### WORK TO BE COMPLETED
Locate the line that contains "sub_parts.append(make_zip_pull(doc))" and the line that contains "if empty is". Copy both of them exactly, together with every line between them, and no others.

####################

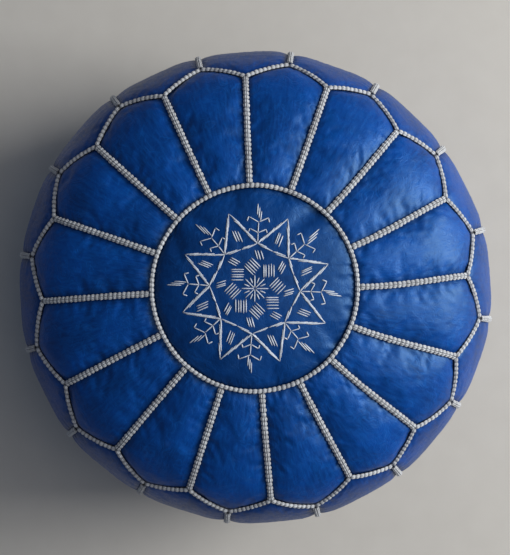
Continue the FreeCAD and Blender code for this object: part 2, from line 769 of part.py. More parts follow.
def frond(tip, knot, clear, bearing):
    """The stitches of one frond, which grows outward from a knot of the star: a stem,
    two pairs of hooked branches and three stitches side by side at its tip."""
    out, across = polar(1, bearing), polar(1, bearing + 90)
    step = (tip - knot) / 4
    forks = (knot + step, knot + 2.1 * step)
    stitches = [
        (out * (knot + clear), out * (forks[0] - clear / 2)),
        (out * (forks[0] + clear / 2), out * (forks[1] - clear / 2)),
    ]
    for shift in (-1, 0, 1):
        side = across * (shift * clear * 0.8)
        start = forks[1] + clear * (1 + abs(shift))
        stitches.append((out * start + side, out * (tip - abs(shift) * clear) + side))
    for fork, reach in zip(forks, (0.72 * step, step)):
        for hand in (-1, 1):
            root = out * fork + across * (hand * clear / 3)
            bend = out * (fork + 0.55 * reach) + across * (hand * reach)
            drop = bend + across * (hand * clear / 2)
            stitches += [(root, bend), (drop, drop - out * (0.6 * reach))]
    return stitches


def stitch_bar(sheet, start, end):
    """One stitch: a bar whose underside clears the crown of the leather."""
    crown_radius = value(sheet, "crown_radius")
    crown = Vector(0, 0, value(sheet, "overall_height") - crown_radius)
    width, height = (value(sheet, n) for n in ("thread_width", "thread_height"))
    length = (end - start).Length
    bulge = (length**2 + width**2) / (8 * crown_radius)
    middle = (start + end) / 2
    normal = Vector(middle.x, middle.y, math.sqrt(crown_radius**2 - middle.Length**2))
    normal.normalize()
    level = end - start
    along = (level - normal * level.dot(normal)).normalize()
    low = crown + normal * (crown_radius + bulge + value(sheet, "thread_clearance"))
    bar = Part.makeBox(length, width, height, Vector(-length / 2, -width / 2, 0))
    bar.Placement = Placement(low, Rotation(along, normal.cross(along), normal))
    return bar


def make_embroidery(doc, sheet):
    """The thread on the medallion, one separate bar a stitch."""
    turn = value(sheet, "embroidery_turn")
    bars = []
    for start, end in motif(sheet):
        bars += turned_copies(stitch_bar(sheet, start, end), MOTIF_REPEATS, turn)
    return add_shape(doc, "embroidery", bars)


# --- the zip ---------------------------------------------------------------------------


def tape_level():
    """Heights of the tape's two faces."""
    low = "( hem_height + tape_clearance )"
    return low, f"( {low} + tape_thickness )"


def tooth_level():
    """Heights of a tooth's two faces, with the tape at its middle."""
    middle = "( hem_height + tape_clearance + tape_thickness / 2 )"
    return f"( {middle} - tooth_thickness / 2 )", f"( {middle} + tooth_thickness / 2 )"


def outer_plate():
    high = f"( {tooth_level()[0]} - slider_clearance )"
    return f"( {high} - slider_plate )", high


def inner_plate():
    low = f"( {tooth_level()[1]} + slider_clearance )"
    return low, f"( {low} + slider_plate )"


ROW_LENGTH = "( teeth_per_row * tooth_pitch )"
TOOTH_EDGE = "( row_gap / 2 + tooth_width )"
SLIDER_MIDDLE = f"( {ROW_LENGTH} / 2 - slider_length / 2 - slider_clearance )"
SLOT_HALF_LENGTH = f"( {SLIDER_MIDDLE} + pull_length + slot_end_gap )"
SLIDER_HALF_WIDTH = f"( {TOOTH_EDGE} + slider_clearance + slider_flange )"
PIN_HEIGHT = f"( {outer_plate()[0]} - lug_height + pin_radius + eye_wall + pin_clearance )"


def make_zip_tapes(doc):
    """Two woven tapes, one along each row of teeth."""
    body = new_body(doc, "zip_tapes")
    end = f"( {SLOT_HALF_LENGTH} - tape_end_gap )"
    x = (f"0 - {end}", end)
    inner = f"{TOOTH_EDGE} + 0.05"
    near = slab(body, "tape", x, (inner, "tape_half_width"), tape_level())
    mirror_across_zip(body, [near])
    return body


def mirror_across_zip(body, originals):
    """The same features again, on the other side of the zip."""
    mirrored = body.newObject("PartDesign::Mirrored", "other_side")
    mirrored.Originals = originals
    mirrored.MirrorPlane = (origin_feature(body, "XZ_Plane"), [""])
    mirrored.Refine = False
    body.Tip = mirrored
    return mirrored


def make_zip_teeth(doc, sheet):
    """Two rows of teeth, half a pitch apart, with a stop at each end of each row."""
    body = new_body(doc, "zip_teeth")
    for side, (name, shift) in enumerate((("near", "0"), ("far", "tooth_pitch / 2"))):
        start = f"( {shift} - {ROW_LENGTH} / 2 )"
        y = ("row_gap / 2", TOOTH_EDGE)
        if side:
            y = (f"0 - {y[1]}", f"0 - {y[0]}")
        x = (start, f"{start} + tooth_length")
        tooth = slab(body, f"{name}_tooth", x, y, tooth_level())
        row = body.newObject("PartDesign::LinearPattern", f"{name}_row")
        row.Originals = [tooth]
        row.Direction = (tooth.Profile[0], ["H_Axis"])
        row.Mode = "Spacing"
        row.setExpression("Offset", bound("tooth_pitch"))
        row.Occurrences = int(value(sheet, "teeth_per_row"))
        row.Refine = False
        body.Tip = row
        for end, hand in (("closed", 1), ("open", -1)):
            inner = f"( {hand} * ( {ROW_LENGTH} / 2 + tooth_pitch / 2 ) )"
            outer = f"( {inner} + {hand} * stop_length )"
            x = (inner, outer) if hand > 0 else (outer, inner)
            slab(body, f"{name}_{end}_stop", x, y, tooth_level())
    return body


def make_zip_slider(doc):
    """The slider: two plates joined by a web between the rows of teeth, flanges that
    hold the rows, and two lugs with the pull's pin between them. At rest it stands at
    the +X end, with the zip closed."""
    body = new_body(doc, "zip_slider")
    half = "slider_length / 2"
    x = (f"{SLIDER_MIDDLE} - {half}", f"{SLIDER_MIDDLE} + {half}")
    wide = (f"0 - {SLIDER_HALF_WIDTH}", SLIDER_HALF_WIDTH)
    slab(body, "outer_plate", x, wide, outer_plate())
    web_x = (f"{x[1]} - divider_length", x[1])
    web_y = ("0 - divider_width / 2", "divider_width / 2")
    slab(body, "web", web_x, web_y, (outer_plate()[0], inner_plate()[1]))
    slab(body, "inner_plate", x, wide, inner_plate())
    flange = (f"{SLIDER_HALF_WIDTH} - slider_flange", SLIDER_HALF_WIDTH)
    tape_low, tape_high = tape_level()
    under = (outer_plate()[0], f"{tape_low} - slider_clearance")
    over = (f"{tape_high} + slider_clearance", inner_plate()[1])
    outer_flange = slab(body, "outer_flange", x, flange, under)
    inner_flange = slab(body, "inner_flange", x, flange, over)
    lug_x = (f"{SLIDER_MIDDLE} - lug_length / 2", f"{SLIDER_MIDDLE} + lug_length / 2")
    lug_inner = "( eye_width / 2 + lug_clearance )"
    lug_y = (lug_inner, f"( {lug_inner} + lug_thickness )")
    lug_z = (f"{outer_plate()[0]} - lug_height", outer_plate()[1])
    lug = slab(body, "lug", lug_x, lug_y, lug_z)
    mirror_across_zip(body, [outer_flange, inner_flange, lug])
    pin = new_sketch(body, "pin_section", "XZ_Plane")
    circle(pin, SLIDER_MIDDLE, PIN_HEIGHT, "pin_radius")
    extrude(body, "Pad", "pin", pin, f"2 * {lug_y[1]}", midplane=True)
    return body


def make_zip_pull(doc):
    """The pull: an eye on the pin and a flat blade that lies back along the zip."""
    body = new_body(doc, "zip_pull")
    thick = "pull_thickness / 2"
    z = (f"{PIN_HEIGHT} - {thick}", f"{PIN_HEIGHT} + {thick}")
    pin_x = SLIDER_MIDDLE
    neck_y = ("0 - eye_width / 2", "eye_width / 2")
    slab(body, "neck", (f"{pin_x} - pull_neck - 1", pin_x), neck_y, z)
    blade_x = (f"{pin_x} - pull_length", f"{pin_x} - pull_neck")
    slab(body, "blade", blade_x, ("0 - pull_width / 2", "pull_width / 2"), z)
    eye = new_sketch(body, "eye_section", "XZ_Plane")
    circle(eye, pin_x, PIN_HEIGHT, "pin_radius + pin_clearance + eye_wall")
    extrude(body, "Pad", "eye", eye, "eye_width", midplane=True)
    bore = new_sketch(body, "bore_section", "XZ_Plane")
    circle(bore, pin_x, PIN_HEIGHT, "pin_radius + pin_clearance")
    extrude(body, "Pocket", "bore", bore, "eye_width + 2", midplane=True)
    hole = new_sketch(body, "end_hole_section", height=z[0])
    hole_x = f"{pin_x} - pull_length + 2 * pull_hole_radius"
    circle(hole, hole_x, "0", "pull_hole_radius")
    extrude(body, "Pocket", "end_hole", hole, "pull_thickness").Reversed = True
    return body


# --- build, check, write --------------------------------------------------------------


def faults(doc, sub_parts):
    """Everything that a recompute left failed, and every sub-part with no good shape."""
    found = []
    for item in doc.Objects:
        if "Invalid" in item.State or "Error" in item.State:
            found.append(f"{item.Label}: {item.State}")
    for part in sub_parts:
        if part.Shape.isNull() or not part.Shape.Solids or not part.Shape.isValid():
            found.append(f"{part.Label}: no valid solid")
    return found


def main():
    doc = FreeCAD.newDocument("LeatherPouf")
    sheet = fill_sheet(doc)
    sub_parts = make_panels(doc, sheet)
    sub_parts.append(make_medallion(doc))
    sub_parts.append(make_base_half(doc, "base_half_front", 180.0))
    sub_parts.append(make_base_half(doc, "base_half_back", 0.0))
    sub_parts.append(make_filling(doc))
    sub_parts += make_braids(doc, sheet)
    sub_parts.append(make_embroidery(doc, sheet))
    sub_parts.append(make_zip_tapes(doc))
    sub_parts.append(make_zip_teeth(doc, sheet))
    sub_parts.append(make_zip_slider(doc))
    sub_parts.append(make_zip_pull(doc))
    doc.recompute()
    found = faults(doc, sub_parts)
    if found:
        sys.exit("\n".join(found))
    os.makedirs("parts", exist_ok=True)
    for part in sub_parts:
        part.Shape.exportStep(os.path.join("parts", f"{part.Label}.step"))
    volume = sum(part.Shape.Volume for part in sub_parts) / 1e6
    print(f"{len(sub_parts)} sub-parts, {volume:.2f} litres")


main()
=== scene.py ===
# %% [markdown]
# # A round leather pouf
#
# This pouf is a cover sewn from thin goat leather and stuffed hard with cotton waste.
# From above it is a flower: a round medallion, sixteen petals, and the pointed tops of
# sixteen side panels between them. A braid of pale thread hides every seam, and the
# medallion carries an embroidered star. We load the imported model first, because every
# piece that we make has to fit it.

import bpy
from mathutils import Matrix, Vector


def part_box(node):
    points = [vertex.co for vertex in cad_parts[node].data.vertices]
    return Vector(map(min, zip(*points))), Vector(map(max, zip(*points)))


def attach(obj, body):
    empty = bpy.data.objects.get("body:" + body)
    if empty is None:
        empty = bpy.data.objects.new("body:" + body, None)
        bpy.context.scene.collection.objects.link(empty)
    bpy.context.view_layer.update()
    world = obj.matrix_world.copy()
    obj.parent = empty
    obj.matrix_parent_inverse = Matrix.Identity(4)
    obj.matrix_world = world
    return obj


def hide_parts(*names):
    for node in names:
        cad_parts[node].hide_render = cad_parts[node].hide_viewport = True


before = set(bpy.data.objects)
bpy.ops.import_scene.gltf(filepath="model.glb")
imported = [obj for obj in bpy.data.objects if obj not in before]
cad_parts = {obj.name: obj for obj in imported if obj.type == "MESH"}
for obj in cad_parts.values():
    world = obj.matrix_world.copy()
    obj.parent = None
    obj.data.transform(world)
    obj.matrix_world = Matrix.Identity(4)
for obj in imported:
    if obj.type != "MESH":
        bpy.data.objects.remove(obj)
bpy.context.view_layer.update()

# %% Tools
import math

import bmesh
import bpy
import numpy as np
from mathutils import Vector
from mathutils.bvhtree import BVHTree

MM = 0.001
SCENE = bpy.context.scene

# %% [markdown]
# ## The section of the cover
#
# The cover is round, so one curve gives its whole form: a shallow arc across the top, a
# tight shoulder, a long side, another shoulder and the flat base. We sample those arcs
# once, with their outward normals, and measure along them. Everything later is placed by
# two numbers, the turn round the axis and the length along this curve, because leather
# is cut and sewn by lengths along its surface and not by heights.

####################

### RESPONSE TO THE TASK
    sub_parts.append(make_zip_pull(doc))
    doc.recompute()
    found = faults(doc, sub_parts)
    if found:
        sys.exit("\n".join(found))
    os.makedirs("parts", exist_ok=True)
    for part in sub_parts:
        part.Shape.exportStep(os.path.join("parts", f"{part.Label}.step"))
    volume = sum(part.Shape.Volume for part in sub_parts) / 1e6
    print(f"{len(sub_parts)} sub-parts, {volume:.2f} litres")


main()
=== scene.py ===
# %% [markdown]
# # A round leather pouf
#
# This pouf is a cover sewn from thin goat leather and stuffed hard with cotton waste.
# From above it is a flower: a round medallion, sixteen petals, and the pointed tops of
# sixteen side panels between them. A braid of pale thread hides every seam, and the
# medallion carries an embroidered star. We load the imported model first, because every
# piece that we make has to fit it.

import bpy
from mathutils import Matrix, Vector


def part_box(node):
    points = [vertex.co for vertex in cad_parts[node].data.vertices]
    return Vector(map(min, zip(*points))), Vector(map(max, zip(*points)))


def attach(obj, body):
    empty = bpy.data.objects.get("body:" + body)
    if empty is None:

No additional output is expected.